My parents got divorced when I was very young. When I was 13, my father passed away from alcohol and drug abuse. It was sad but as he hasn’t really ever been there for me during my childhood, I didn’t feel much of a change in my life.

I’ve always lived with my mother and when I was 8, my mother’s boyfriend moved in with us, so I quickly had a stepfather. It was hard for me to share my mother with someone else as she meant the world to me. This resulted in a number of conflicts and problems at home. I’ve always had a really good relationship with my mother and we’ve always been very close.

In January 2012, my mother was diagnosed with cancer. She got chemotherapy treatment for six months but her body rejected the treatment, which resulted in her passing away. That same week, I also lost my grandmother.

It has been the hardest thing I have ever experienced in my life. I couldn’t sleep, didn’t eat much and I was constantly tired. It resulted me in getting into some troubled behaviour I am not proud of, but thanks to my contact person who I got in the beginning of my mother’s illness, I have managed to get it under control. I feel that I’ve got it under control and am now thinking more positively. It has meant so much to me to have my contact person who I actually would prefer calling a big brother. My contact person has supported me and listened to me when I needed it the most. He’s taken me out when I was feeling down and has made me believe in my own abilities and abilities to move forward with my life, though with my mother by my side, in my heart. I can honestly say that if it weren’t for my contact person, I can guarantee you that I had fucked up.
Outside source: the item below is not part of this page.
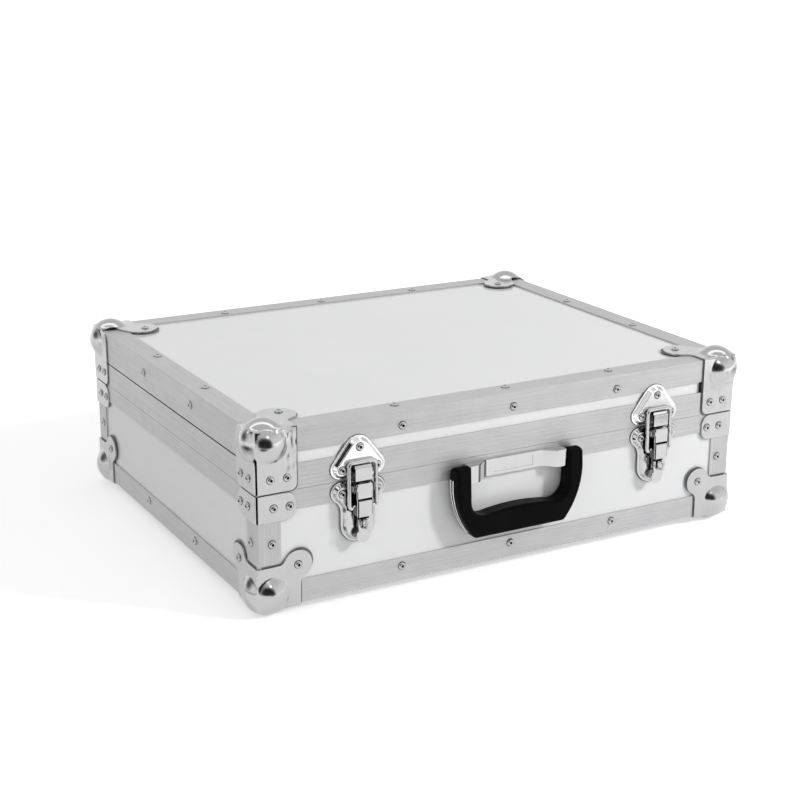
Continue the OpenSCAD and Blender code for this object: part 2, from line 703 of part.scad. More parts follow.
// Front view of the grip: two arms on curved flanks and a bar with a crowned top edge
module grip_outline() {
    low = grip_z - grip_drop;
    top = grip_z + grip_d / 2;
    foot_r = 5;
    sweep = asin((shoulder - low - foot_r) / (grip_flank_r - foot_r));
    flank = [grip_half - grip_flank_r, shoulder];
    foot = flank + (grip_flank_r - foot_r) * [cos(sweep), -sin(sweep)];
    bar_top = low + grip_bar;
    inner_r = arm_w - 1;
    bar_r = (pow(arm_in - arm_w, 2) + pow(crown, 2)) / (2 * crown);
    crown_turn = asin((arm_in - arm_w) / bar_r);
    difference() {
        polygon(concat(
            arc([grip_half - grip_edge, top - grip_edge], grip_edge, 90, 0, 6),
            arc(flank, grip_flank_r, 0, -sweep, 16),
            arc(foot, foot_r, -sweep, -90, 6),
            arc([-foot.x, foot.y], foot_r, -90, sweep - 180, 6),
            arc([-flank.x, flank.y], grip_flank_r, 180 + sweep, 180, 16),
            arc([grip_edge - grip_half, top - grip_edge], grip_edge, 180, 90, 6)));
        polygon(concat(
            [[arm_in, grip_z + grip_d]],
            arc([arm_in - inner_r, bar_top - crown + inner_r], inner_r, 0, -80, 8),
            arc([0, bar_top - bar_r], bar_r, 90 - crown_turn, 90 + crown_turn, 12),
            arc([inner_r - arm_in, bar_top - crown + inner_r], inner_r, -100, -180, 8),
            [[-arm_in, grip_z + grip_d]]));
    }
}

// Side view of the grip: round at the pivot, softened at the bottom
module grip_side() {
    r = grip_d / 2;
    low = grip_z - grip_drop;
    translate([grip_out, grip_z]) circle(r, $fn = round_fn);
    translate([grip_back, low + grip_edge]) square([grip_d, grip_drop - grip_edge]);
    translate([grip_back + grip_edge, low]) square([grip_d - 2 * grip_edge, grip_edge + eps]);
    for (h = [grip_back + grip_edge, grip_back + grip_d - grip_edge])
        translate([h, low + grip_edge]) circle(grip_edge, $fn = 32);
}

// Chrome beads let into the outer sides of the arms
module trim_rings(proud) {
    turn = 38;
    for (s = [-1, 1]) for (h = trim_at)
        mirror([s > 0 ? 0 : 1, 0, 0]) face(0, grip_half - grip_flank_r, shoulder, h)
            rotate([0, 0, -turn]) rotate_extrude(angle = turn, $fn = 96)
                translate([grip_flank_r - trim_bed, 0]) square([trim_bed + proud, trim_w]);
}

module handle_grip() stand() color(black) difference() {
    intersection() {
        face(0, 0, 0) linear_extrude(grip_back + grip_d + 1) grip_outline();
        across(0, 0, 3 * grip_half) grip_side();
    }
    for (s = [-1, 1]) face(0, s * (arm_in - 1), grip_z, grip_out) rotate([0, s * 90, 0])
        cylinder(h = pin_reach + 2, r = grip_pin_r + fit, $fn = round_fn);
    trim_rings(1);
}

module handle_trim() stand() color(chrome) trim_rings(0.4);

// ---------------------------------------------------------------- hinges

// Knuckles of a hinge: the base carries the odd ones and the lid the even ones
module hinge_leaf(up, first) {
    length = hinge_len / 5;
    for (s = [-1, 1]) {
        translate([0, 0, part_z]) mirror([0, 0, up ? 0 : 1]) side(180)
            translate([s * hinge_x - hinge_len / 2, -leaf_t, leaf_clear])
                cube([hinge_len, leaf_t, leaf_h]);
        for (i = [first:2:4]) across(180, s * hinge_x + (i - 2) * length, length - gap)
            difference() {
                union() {
                    translate([hinge_out, part_z]) circle(knuckle_r, $fn = round_fn);
                    translate([gap, up ? part_z : part_z - leaf_clear - eps])
                        square([leaf_t - gap + 0.5, leaf_clear + eps]);
                }
                translate([hinge_out, part_z]) circle(hinge_pin_r + (up ? fit : 0), $fn = round_fn);
            }
    }
}

module hinge_lower_leaves() stand() color(chrome) hinge_leaf(false, 0);

module hinge_upper_leaves() stand() color(chrome) hinge_leaf(true, 1);

module hinge_pins() stand() color(steel) for (s = [-1, 1])
    face(180, s * hinge_x, part_z, hinge_out) rotate([0, 90, 0])
        cylinder(h = hinge_len + 1, r = hinge_pin_r, center = true, $fn = round_fn);

// ---------------------------------------------------------------- nodes

floor_panel(alu_t);  // base_bottom_panel
base_wall(0);  // base_front_panel
base_wall(180);  // base_back_panel
base_wall(270);  // base_left_panel
base_wall(90);  // base_right_panel
base_edge(0);  // base_edge_front
base_edge(180);  // base_edge_back
base_edge(270);  // base_edge_left
base_edge(90);  // base_edge_right
base_posts();
base_rim(0);  // base_rim_front
base_rim(180);  // base_rim_back
base_rim(270);  // base_rim_left
base_rim(90);  // base_rim_right
base_corner(-1, -1);  // base_corner_front_left
base_corner(1, -1);  // base_corner_front_right
base_corner(-1, 1);  // base_corner_back_left
base_corner(1, 1);  // base_corner_back_right
base_rim_clips();
base_rivets();
base_lining();
latch_plate(-1);  // latch_plate_left
latch_plate(1);  // latch_plate_right
latch_pins();
padlock_staples();
hinge_lower_leaves();
hinge_pins();
handle_bracket();
handle_pins();
handle_grip();
handle_trim();
latch_lever(-1);  // latch_lever_left
latch_lever(1);  // latch_lever_right
latch_bail(-1);  // latch_bail_left
latch_bail(1);  // latch_bail_right
floor_panel(case_h - wall_in);  // lid_top_panel
lid_wall(0);  // lid_front_panel
lid_wall(180);  // lid_back_panel
lid_wall(270);  // lid_left_panel
lid_wall(90);  // lid_right_panel
lid_edge(0);  // lid_edge_front
lid_edge(180);  // lid_edge_back
lid_edge(270);  // lid_edge_left
lid_edge(90);  // lid_edge_right
lid_rim(0);  // lid_rim_front
lid_rim(180);  // lid_rim_back
lid_rim(270);  // lid_rim_left
lid_rim(90);  // lid_rim_right
lid_corner(-1, -1);  // lid_corner_front_left
lid_corner(1, -1);  // lid_corner_front_right
lid_corner(-1, 1);  // lid_corner_back_left
lid_corner(1, 1);  // lid_corner_back_right
lid_rivets();
lid_lining();
latch_keeper(-1);  // latch_keeper_left
latch_keeper(1);  // latch_keeper_right
hinge_upper_leaves();
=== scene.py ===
import math

import bmesh
import bpy
from mathutils import Matrix, Vector, noise


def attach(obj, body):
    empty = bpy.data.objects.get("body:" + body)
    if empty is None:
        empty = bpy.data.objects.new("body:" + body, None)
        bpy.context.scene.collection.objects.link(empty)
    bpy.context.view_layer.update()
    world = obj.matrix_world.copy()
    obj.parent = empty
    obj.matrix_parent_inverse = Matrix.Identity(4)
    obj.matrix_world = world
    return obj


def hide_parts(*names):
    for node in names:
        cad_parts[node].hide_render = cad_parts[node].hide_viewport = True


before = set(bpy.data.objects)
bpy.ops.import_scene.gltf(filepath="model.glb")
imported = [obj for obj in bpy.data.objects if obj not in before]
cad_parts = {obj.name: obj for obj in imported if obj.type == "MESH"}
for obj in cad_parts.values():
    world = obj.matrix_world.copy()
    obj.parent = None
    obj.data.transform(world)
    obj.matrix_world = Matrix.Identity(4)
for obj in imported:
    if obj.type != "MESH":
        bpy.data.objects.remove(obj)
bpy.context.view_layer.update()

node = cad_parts
scene = bpy.context.scene

# ---------------------------------------------------------------- the case's measures, in mm

CASE_W, CASE_D, CASE_H = 510.0, 406.0, 160.8
PART_Z = 105.3      # parting line between base and lid
CASE_Y = 5.95       # the case stands this far behind the origin
FOOT = 8.5          # its lower balls hold it this far off the floor
LATCH_X = 159.5     # middle of each latch
CORNERS = [(sx, sy) for sx in (-1, 1) for sy in (-1, 1)]
STAND = Matrix.Translation((0, CASE_Y / 1000, FOOT / 1000)) @ Matrix.Scale(0.001, 4)


def turned(angle, axis):
    return Matrix.Rotation(math.radians(angle), 4, axis)


def front_board(x=0.0, z=0.0):
    """A drawing board on the front: X along it, Y up, Z out of the case."""
    return Matrix.Translation((x, -CASE_D / 2, z)) @ turned(90, "X")


def corner_place(sx, sy, top):
    """A corner of the case, where X, Y and Z all point into it."""
    at = Vector((sx * CASE_W / 2, sy * CASE_D / 2, CASE_H if top else 0))
    return Matrix.Translation(at) @ Matrix.Diagonal((-sx, -sy, -1 if top else 1, 1))


# ---------------------------------------------------------------- materials

WHITE = (1, 1, 1, 1)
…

Today my stepfather has adopted me, which means so much to me as I see him as my father. We have gotten a much better relationship and we help each other through this difficult time.

I’m not saying that everything is perfect, but just the fact that I am now back on track gives me a lot of hope. It is still absolutely horrible that my mother is no longer here and I still struggle with this fact every day. However, I try to get the most out of my life so that she can look down at me with pride from heaven.